Dr. Gawande made an appearance on January 6, 2010 on the much-loved Diane Rehm radio show to elaborate on "the Checklist" and many other topics. Among his conclusions, the widespread use of solitary confinement in this country constitutes torture or constitutionally proscribed "cruel and unusual punishment". http://wamu.org/programs/dr/10/01/06.php#29280
Dr. Gawande, while a proponent of checklists in intensive or critical care medicine, does not purport to have originated the idea. For that he focuses on Dr. Peter Pronovost of Johns Hopkins Hospital.
Dr. Pronovost put together a limited scope critical care checklist applicable to one of the biggest problems, infection.

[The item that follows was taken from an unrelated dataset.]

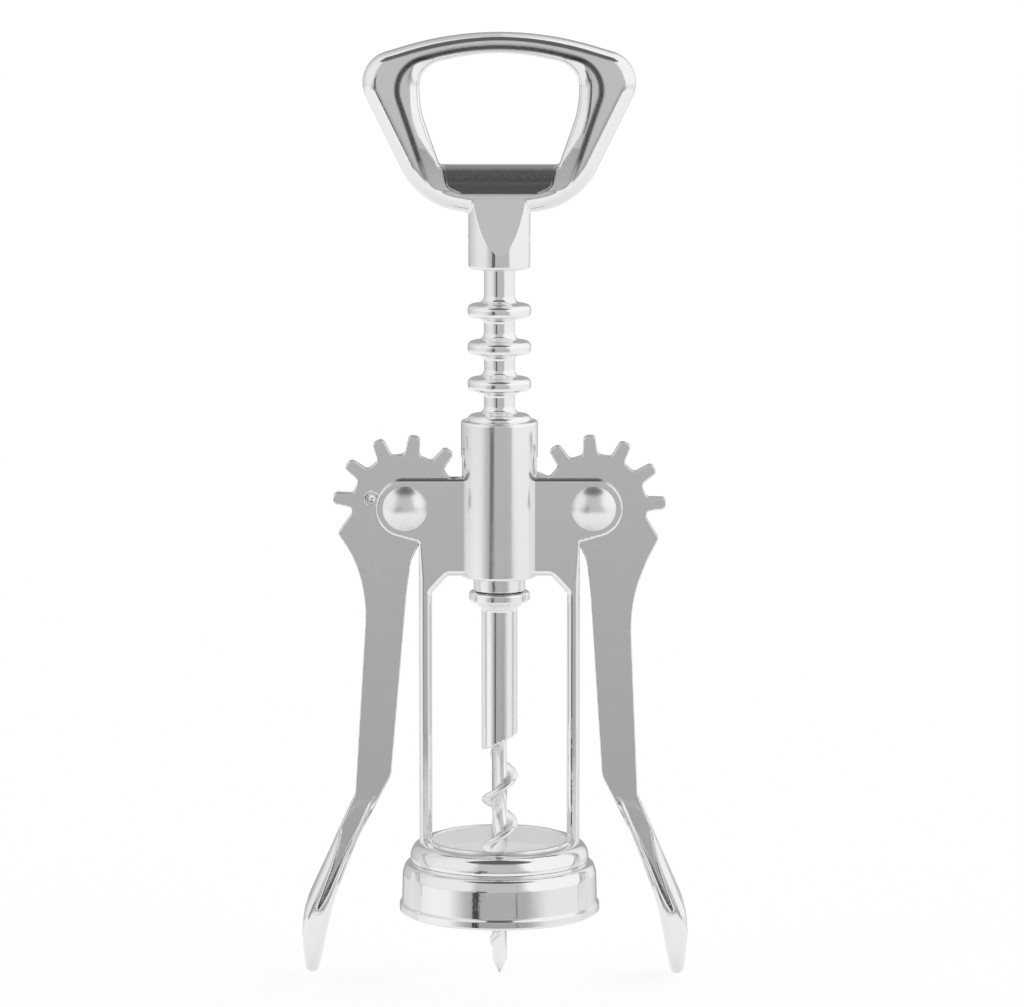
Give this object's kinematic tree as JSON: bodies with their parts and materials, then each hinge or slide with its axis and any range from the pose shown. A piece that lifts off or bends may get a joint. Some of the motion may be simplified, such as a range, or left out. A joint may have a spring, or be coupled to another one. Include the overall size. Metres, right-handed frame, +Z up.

Doctors had a simple list of procedures to which they were supposed to adhere when putting in a patient's central line: (1) wash their hands with soap, (2) clean the patient’s skin with chlorhexidine antiseptic, (3) put sterile drapes over the entire patient, (4) wear a sterile mask, hat, gown, and gloves, and (5) put a sterile dressing over the catheter site once the line is in.
He then asked nurses to keep track of doctor's adherence to this checklist. The findings were shocking, more than one third of the time, physicians failed to follow these simple procedures. So he persuaded these observant nurses to point out to the physicians involved when they skipped a step and lo, line infections dropped from eleven percent to zero.
In one year 8 lives were saved, 43 infections avoided and more than two million dollars saved. This analysis does not even take into account the savings the hospital and its doctors enjoyed from avoiding medical malpractice lawsuits.
The success of this checklist led to more simple ones and the length of stays in the John Hopkins Intensive Care Unit, was reduced to half.
Dr. Pronovost took his ideas on the road to speak to physicians and hospital administrators who actively disliked "another form to fill out." Ultimately, his initiative came home to roost in Michigan where resistance was as usual, high. But the result of his checklists within the first three months, a drop in the rate of infection in Michigan's intensive care units of 66%. 66%!!
Sometimes the best medicine is simple. As a malpractice lawyer I see suspicious infections in many clients who have been in intensive care units. Yet, without a checklist there would be no way to catch the cause, in many instances a lazy shortcut from safe procedures by a doctor or nurse. Good prescription!